● **Data provided**
—————

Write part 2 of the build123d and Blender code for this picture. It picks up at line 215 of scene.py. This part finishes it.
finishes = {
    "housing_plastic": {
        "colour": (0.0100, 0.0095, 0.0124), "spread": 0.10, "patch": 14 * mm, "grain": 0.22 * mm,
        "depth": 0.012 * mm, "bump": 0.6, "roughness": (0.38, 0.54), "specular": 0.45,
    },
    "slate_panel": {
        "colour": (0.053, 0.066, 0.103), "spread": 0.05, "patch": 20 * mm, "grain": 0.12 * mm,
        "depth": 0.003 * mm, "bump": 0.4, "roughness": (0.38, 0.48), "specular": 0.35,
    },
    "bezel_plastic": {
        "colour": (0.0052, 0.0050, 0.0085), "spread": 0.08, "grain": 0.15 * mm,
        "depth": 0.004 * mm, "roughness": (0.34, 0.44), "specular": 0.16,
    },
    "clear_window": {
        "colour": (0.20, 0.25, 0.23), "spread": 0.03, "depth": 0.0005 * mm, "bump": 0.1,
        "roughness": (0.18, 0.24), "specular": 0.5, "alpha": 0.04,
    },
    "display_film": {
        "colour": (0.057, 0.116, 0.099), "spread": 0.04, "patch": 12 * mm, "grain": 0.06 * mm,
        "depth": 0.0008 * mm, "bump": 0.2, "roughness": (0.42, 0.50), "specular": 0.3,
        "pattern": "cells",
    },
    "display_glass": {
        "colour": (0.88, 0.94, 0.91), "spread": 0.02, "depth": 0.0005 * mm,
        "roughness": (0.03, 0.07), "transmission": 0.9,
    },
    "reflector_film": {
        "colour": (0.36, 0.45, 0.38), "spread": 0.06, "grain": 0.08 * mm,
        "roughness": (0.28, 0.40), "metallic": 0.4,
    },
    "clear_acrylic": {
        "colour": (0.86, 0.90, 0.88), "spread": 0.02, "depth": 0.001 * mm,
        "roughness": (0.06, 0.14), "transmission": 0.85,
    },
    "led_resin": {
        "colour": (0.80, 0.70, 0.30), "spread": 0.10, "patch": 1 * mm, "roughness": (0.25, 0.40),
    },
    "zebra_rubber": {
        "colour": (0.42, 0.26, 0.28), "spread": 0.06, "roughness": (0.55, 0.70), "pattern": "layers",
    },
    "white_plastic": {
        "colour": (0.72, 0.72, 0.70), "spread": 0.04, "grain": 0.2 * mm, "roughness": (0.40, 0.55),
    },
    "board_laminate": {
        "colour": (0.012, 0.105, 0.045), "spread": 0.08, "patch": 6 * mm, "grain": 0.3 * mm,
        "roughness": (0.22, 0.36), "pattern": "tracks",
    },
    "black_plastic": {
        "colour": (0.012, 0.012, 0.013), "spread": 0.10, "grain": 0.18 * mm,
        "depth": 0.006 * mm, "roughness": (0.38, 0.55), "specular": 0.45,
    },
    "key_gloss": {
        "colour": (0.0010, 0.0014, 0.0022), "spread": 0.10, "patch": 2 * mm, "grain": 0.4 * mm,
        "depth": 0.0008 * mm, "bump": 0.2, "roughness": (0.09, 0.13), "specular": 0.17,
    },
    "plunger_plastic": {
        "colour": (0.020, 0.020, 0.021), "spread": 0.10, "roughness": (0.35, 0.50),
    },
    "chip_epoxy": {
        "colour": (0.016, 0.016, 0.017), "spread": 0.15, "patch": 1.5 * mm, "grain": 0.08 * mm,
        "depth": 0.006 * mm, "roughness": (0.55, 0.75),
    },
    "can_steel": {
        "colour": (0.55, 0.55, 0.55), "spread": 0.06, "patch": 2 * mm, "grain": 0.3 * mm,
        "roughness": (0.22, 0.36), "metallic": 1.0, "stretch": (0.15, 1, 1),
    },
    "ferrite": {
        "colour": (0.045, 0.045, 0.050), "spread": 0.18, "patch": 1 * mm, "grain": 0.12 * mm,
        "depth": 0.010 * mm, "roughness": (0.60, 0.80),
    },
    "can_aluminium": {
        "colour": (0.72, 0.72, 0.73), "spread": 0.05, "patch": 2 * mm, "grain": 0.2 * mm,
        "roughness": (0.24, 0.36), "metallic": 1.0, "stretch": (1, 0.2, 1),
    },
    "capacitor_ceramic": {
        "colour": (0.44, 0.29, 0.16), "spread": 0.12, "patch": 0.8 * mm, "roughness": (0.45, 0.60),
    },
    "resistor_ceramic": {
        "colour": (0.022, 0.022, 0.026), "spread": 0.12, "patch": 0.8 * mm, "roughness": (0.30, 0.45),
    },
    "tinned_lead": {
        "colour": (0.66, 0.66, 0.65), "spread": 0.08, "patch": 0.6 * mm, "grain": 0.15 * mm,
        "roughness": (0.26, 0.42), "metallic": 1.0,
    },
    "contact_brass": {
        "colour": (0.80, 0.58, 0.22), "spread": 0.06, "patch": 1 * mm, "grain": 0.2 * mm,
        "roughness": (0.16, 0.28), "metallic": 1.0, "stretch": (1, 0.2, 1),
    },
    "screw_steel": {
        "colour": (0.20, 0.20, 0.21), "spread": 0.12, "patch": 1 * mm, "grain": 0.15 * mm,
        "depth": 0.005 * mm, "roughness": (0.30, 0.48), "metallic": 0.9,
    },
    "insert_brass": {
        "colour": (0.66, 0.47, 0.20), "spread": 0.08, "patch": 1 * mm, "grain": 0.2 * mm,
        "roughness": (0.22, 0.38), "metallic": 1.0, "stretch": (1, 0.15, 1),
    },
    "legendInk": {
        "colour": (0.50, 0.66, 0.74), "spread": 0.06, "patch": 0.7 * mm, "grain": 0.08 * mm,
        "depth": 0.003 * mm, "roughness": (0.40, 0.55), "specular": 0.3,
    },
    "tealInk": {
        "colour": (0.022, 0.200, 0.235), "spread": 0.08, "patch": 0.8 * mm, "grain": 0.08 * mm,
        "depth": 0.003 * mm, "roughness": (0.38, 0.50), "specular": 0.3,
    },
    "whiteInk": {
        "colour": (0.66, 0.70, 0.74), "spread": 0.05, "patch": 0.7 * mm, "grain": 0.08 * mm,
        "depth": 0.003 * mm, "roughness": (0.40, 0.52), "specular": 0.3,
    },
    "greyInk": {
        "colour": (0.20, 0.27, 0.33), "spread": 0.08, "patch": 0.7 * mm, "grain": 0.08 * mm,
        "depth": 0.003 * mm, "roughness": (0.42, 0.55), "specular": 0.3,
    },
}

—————

● **What you have to do**
Your task is to print the whole listing again exactly.

● **Final answer**
Write part 2 of the build123d and Blender code for this picture. It picks up at line 215 of scene.py. This part finishes it.
finishes = {
    "housing_plastic": {
        "colour": (0.0100, 0.0095, 0.0124), "spread": 0.10, "patch": 14 * mm, "grain": 0.22 * mm,
        "depth": 0.012 * mm, "bump": 0.6, "roughness": (0.38, 0.54), "specular": 0.45,
    },
    "slate_panel": {
        "colour": (0.053, 0.066, 0.103), "spread": 0.05, "patch": 20 * mm, "grain": 0.12 * mm,
        "depth": 0.003 * mm, "bump": 0.4, "roughness": (0.38, 0.48), "specular": 0.35,
    },
    "bezel_plastic": {
        "colour": (0.0052, 0.0050, 0.0085), "spread": 0.08, "grain": 0.15 * mm,
        "depth": 0.004 * mm, "roughness": (0.34, 0.44), "specular": 0.16,
    },
    "clear_window": {
        "colour": (0.20, 0.25, 0.23), "spread": 0.03, "depth": 0.0005 * mm, "bump": 0.1,
        "roughness": (0.18, 0.24), "specular": 0.5, "alpha": 0.04,
    },
    "display_film": {
        "colour": (0.057, 0.116, 0.099), "spread": 0.04, "patch": 12 * mm, "grain": 0.06 * mm,
        "depth": 0.0008 * mm, "bump": 0.2, "roughness": (0.42, 0.50), "specular": 0.3,
        "pattern": "cells",
    },
    "display_glass": {
        "colour": (0.88, 0.94, 0.91), "spread": 0.02, "depth": 0.0005 * mm,
        "roughness": (0.03, 0.07), "transmission": 0.9,
    },
    "reflector_film": {
        "colour": (0.36, 0.45, 0.38), "spread": 0.06, "grain": 0.08 * mm,
        "roughness": (0.28, 0.40), "metallic": 0.4,
    },
    "clear_acrylic": {
        "colour": (0.86, 0.90, 0.88), "spread": 0.02, "depth": 0.001 * mm,
        "roughness": (0.06, 0.14), "transmission": 0.85,
    },
    "led_resin": {
        "colour": (0.80, 0.70, 0.30), "spread": 0.10, "patch": 1 * mm, "roughness": (0.25, 0.40),
    },
    "zebra_rubber": {
        "colour": (0.42, 0.26, 0.28), "spread": 0.06, "roughness": (0.55, 0.70), "pattern": "layers",
    },
    "white_plastic": {
        "colour": (0.72, 0.72, 0.70), "spread": 0.04, "grain": 0.2 * mm, "roughness": (0.40, 0.55),
    },
    "board_laminate": {
        "colour": (0.012, 0.105, 0.045), "spread": 0.08, "patch": 6 * mm, "grain": 0.3 * mm,
        "roughness": (0.22, 0.36), "pattern": "tracks",
    },
    "black_plastic": {
        "colour": (0.012, 0.012, 0.013), "spread": 0.10, "grain": 0.18 * mm,
        "depth": 0.006 * mm, "roughness": (0.38, 0.55), "specular": 0.45,
    },
    "key_gloss": {
        "colour": (0.0010, 0.0014, 0.0022), "spread": 0.10, "patch": 2 * mm, "grain": 0.4 * mm,
        "depth": 0.0008 * mm, "bump": 0.2, "roughness": (0.09, 0.13), "specular": 0.17,
    },
    "plunger_plastic": {
        "colour": (0.020, 0.020, 0.021), "spread": 0.10, "roughness": (0.35, 0.50),
    },
    "chip_epoxy": {
        "colour": (0.016, 0.016, 0.017), "spread": 0.15, "patch": 1.5 * mm, "grain": 0.08 * mm,
        "depth": 0.006 * mm, "roughness": (0.55, 0.75),
    },
    "can_steel": {
        "colour": (0.55, 0.55, 0.55), "spread": 0.06, "patch": 2 * mm, "grain": 0.3 * mm,
        "roughness": (0.22, 0.36), "metallic": 1.0, "stretch": (0.15, 1, 1),
    },
    "ferrite": {
        "colour": (0.045, 0.045, 0.050), "spread": 0.18, "patch": 1 * mm, "grain": 0.12 * mm,
        "depth": 0.010 * mm, "roughness": (0.60, 0.80),
    },
    "can_aluminium": {
        "colour": (0.72, 0.72, 0.73), "spread": 0.05, "patch": 2 * mm, "grain": 0.2 * mm,
        "roughness": (0.24, 0.36), "metallic": 1.0, "stretch": (1, 0.2, 1),
    },
    "capacitor_ceramic": {
        "colour": (0.44, 0.29, 0.16), "spread": 0.12, "patch": 0.8 * mm, "roughness": (0.45, 0.60),
    },
    "resistor_ceramic": {
        "colour": (0.022, 0.022, 0.026), "spread": 0.12, "patch": 0.8 * mm, "roughness": (0.30, 0.45),
    },
    "tinned_lead": {
        "colour": (0.66, 0.66, 0.65), "spread": 0.08, "patch": 0.6 * mm, "grain": 0.15 * mm,
        "roughness": (0.26, 0.42), "metallic": 1.0,
    },
    "contact_brass": {
        "colour": (0.80, 0.58, 0.22), "spread": 0.06, "patch": 1 * mm, "grain": 0.2 * mm,
        "roughness": (0.16, 0.28), "metallic": 1.0, "stretch": (1, 0.2, 1),
    },
    "screw_steel": {
        "colour": (0.20, 0.20, 0.21), "spread": 0.12, "patch": 1 * mm, "grain": 0.15 * mm,
        "depth": 0.005 * mm, "roughness": (0.30, 0.48), "metallic": 0.9,
    },
    "insert_brass": {
        "colour": (0.66, 0.47, 0.20), "spread": 0.08, "patch": 1 * mm, "grain": 0.2 * mm,
        "roughness": (0.22, 0.38), "metallic": 1.0, "stretch": (1, 0.15, 1),
    },
    "legendInk": {
        "colour": (0.50, 0.66, 0.74), "spread": 0.06, "patch": 0.7 * mm, "grain": 0.08 * mm,
        "depth": 0.003 * mm, "roughness": (0.40, 0.55), "specular": 0.3,
    },
    "tealInk": {
        "colour": (0.022, 0.200, 0.235), "spread": 0.08, "patch": 0.8 * mm, "grain": 0.08 * mm,
        "depth": 0.003 * mm, "roughness": (0.38, 0.50), "specular": 0.3,
    },
    "whiteInk": {
        "colour": (0.66, 0.70, 0.74), "spread": 0.05, "patch": 0.7 * mm, "grain": 0.08 * mm,
        "depth": 0.003 * mm, "roughness": (0.40, 0.52), "specular": 0.3,
    },
    "greyInk": {
        "colour": (0.20, 0.27, 0.33), "spread": 0.08, "patch": 0.7 * mm, "grain": 0.08 * mm,
        "depth": 0.003 * mm, "roughness": (0.42, 0.55), "specular": 0.3,
    },
}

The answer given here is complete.